By Genevieve Shiffrar

November 3, 2000

The L & S College Courses program will be offering undergraduates five fascinating classes in the spring 2001. These courses were specifically designed to meet Letters & Science breadth requirements.

Now in its second year, the program aims to bring together Berkeley's most inspiring faculty with students who seek intellectual challenge (For a peek into one of the unique learning opportunities offered through the College Courses program, read New Angles on Life's Big Questions—"The Poetics of Time and Place: Viewpoints on the Millennium" about an innovative course offered in the fall, 2000). Professor David Presti, teaching the College Course Drugs and the Brain this fall, says, "This program has been my dream of how to teach university courses: topics of importance and general interest presented in such a way as to be interesting and accessible to a wide range of students."

This spring, faculty from across the University will lead investigations of varied topics: modern advances in genetics and their impacts on society, the construction of memory in the European Middle Ages, the influence of Greek myths on modern thought, the scientific search for life in the universe, and the artist-engineers of the Renaissance.

New technologies in genetics and molecular biology, such as cloning and gene sequencing, touch on every aspect of our lives. They affect our diets (the genetically engineered foods we eat), our sense of history (D N A tests documenting Thomas Jefferson's African-American descendants), our health (early detection and treatment of our diseases), and even our sense of ourselves (genetic contributions to our sexual orientations). The professors of Genetics and Contemporary Social Issues, Gian Garriga (M C B), Mark Tanouye (E S P M), and Fred Wilt (M C B), will emphasize the basic science of these issues, their impact on our lives, and the moral and ethical questions they raise.

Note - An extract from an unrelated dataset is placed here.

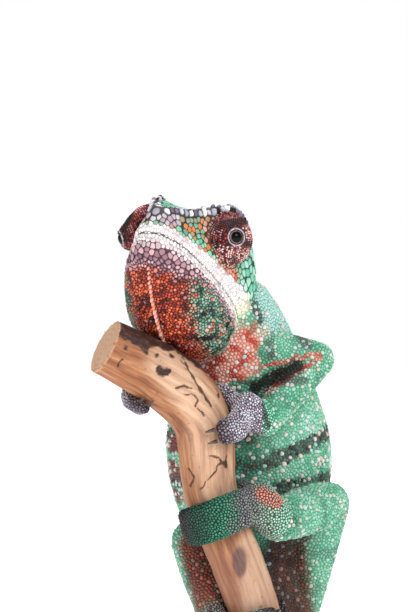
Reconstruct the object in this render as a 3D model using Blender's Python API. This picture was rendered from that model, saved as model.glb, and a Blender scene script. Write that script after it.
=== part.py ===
"""Panther chameleon gripping a bent length of branch, on a plain display stand.

Every flesh piece is a sweep: oval rings set along a smooth line through a few stations.
Pieces that meet are cut back by a slightly swollen copy of their neighbour, so a thin slit
parts them. Numbers are millimetres; MM turns them into Blender's metres.
The animal and the branch are placed from the grip frame, whose origin is on the axis of the
upright part of the branch, level with the top of the throat. The world origin is the middle
of the base's underside.
"""

import math

import bmesh
import bpy
from mathutils import Matrix, Vector

MM = 0.001
SLIT = 0.3  # the gap between two pieces that meet
SWELL = 0.34  # how far a cutting copy stands proud of the piece it copies

# ---------------------------------------------------------------- driving sizes

BASE_SIZE = (150.0, 132.0, 10.0)
BASE_CORNER = 26.0
BASE_BEVEL = 1.6
ROD_RADIUS = 2.6
COLLAR_RADIUS = 7.0
COLLAR_HEIGHT = 5.0
GRIP_FRAME = (-8.0, -20.0, 206.0)  # the grip frame's origin, from the middle of the base

# Branch: (x, y, z, radius), from its upper cut end down.
BRANCH = [
    (-24.3, -10.4, -10.0, 7.0),
    (-14.5, -6.8, -15.0, 7.6),
    (-5.6, -2.6, -21.2, 8.0),
    (-0.4, 0.0, -29.0, 7.6),
    (0.8, 0.0, -38.0, 7.3),
    (1.6, 0.0, -46.5, 7.1),
    (6.6, 0.0, -60.0, 6.9),
    (12.4, 0.0, -76.0, 6.6),
    (15.8, 0.0, -95.0, 6.5),
    (16.5, 0.0, -112.0, 6.6),
    (16.6, 0.0, -128.0, 6.7),
]

# Spine from the back of the head to the vent, and on down the tail to where its coil starts:
# (x, y, z, half width, half depth).
SPINE = [
    (-2.5, 9.0, 2.0, 11.4, 11.0),
    (3.9, 17.5, -1.6, 14.0, 14.8),
    (8.5, 25.0, -10.9, 16.0, 18.3),
    (10.8, 31.5, -24.0, 19.9, 22.2),
    (12.2, 36.4, -37.0, 22.7, 24.9),
    (13.5, 38.2, -50.0, 21.4, 24.7),
    (15.4, 36.6, -64.0, 16.8, 21.0),
    (17.2, 33.4, -77.0, 12.4, 15.6),
    (18.0, 32.2, -89.0, 8.4, 10.2),
    (17.8, 34.2, -100.0, 6.0, 7.2),
    (17.2, 39.0, -112.5, 5.0, 5.8),
    (16.4, 45.0, -126.0, 4.5, 5.1),
    (15.8, 50.4, -139.0, 4.1, 4.6),
]
NECK_END, CHEST_END, VENT = 1.9, 4.2, 8.0  # where the pieces of the body stop, in stations
BELLY_WAY = (-0.26, -0.966, 0.0)  # the way that the belly faces

# The coil follows SPINE and turns towards the belly.
COIL_CENTRE = (15.8, 28.8, -146.8)
COIL_START_RADIUS, COIL_END_RADIUS = 23.0, 5.0
COIL_START_ANGLE = 19.8
COIL_TURNS = 1.85
COIL_STEPS = 24
COIL_LEAN = -6.0  # how far the coil's inner end lies to the side of its start
TAIL_TIP_RADIUS = 1.1
TAIL_BREAKS = [8.0, 11.0, 16.0, 21.0, 27.0, 36.0]  # in stations along SPINE and the coil
TAIL_RINGS = [5, 8, 8, 9, 12]

# Head: yaw to the right of straight ahead, pitch up and roll to its left, in degrees.
HEAD_YAW, HEAD_PITCH, HEAD_ROLL = 20.0, 25.0, 8.0
MOUTH_FRONT = (-12.5, -19.0, 17.6)
MOUTH_SLOPE, MOUTH_SAG = 0.06, 0.0019  # the mouth's line drops by slope * x + sag * x * x
# Upper head, from the snout back: x, rise of its underside over the mouth's line, lip y,
# cheek y, cheek z, ridge y, ridge z, crown z.
UPPER_HEAD = [
    (1.5, 2.7, 0.7, 0.9, 4.0, 0.6, 5.4, 5.5),
    (0.9, 0.6, 2.5, 2.6, 3.2, 1.9, 7.2, 7.0),
    (-1.4, 0.0, 4.8, 4.2, 3.8, 3.0, 8.6, 7.6),
    (-5.0, 0.0, 7.2, 6.2, 4.8, 4.9, 10.0, 8.9),
    (-10.0, 0.0, 9.3, 7.8, 6.2, 7.4, 13.0, 11.3),
    (-15.0, 0.0, 11.0, 9.4, 8.0, 9.8, 17.0, 14.4),
    (-20.0, 0.0, 12.3, 10.9, 8.2, 11.1, 18.9, 16.6),
    (-26.0, 0.0, 13.4, 12.6, 8.0, 11.6, 18.8, 17.0),
    (-32.0, 0.0, 14.0, 14.2, 7.6, 11.2, 17.5, 16.2),
    (-38.0, 1.0, 13.0, 13.8, 7.4, 8.8, 16.6, 15.6),
    (-43.0, 5.6, 10.0, 11.2, 8.0, 5.8, 16.9, 16.6),
    (-47.0, 15.0, 4.8, 6.0, 12.0, 2.8, 17.5, 17.4),
    (-49.0, 21.4, 1.2, 1.8, 15.8, 0.9, 17.9, 18.0),
]
# Lower jaw, from the chin back: x, half width at the mouth, bulge y, bulge z, throat z.
LOWER_JAW = [
    (0.6, 1.0, 0.9, -1.3, -1.9),
    (-0.2, 2.9, 2.6, -1.8, -3.6),
    (-1.8, 4.9, 4.6, -2.6, -5.6),
    (-5.0, 7.1, 7.0, -4.0, -8.8),
    (-10.0, 9.2, 9.3, -6.0, -12.2),
    (-15.0, 10.8, 11.0, -7.6, -14.8),
    (-20.0, 12.0, 12.3, -8.8, -16.8),
    (-26.0, 13.0, 13.1, -10.0, -18.3),
    (-32.0, 13.4, 13.0, -11.0, -18.6),
    (-37.0, 12.2, 11.6, -11.4, -17.2),
    (-41.0, 8.8, 8.4, -11.0, -14.4),
]
HEAD_RINGS, JAW_RINGS = 21, 16
HEAD_HALF_POINTS, JAW_HALF_POINTS = 10, 8

TURRET_PLACE = (-19.6, 9.8, 9.4)  # the left eye's ball, in the head frame
TURRET_RADIUS = 7.4
TURRET_REACH = 8.9  # from the ball's middle to the rim of the lid
PUPIL_RIM = 2.0
EYE_RADIUS = 1.95
LEFT_GAZE = (0.33, -0.94, 0.04)  # in the grip frame
RIGHT_GAZE = (-0.94, -0.22, -0.26)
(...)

Distinguished Teaching Award recipient Anne Middleton (English) will lead Medieval Memories, an examination of the ways in which writers, artists and other thinkers of the European Middle Ages constructed their individual memories and the memories of their larger cultures. The class will approach this theme primarily through the "great books" of the fourth, eighth, and twelfth centuries. In turn, these works will be juxtaposed against our own rich practices of remembering, recalling, forgetting, and distancing.

Greek Myth and the Modern World, a course examining the ways in which Greek myths, their motifs and their symbolic logics have influenced modern Western culture and society, will be taught by Anthony Bulloch of the Classics department. Participants will read major ancient Greek texts such as Homer's Odyssey and Hesiod's Theogony, along with the writings of Freud, Cocteau, Satre, and others.

Astrobiology iconAstrobiology is the exciting new discipline covering the scientific search for life in the Universe. Drawing on astronomy, biology, geography, geology, and paleontology, the course will examine issues such as the history of the solar system, early history of life on earth, the search for life on Mars, and the ethics of planetary exploration. Integrative Biology Professor Jere Lipps will lead; see the course web site from last year for more info.

The course Renaissance Engineers looks back on the remarkable period in Western history when artist-engineers such as Leonardo Da Vinci designed magnificent and innovative machines and buildings. The course hinges on interdisciplinary collaboration: it will bring together faculty from the College of Engineering, the College of Environmental Design, and the College of Letters and Science. It will be taught by two engineering professors (Jim Casey of Mechanical Engineering and Filip Filppou of Civil Engineering) a history professor (Roger Hahn) and an architectural historian (Professor Stephen Tobriner). In keeping with the collaborative nature of this cross-disciplinary course, L & S students and Engineering students will work together on a final project to study a machine or building from both a technological and social perspective.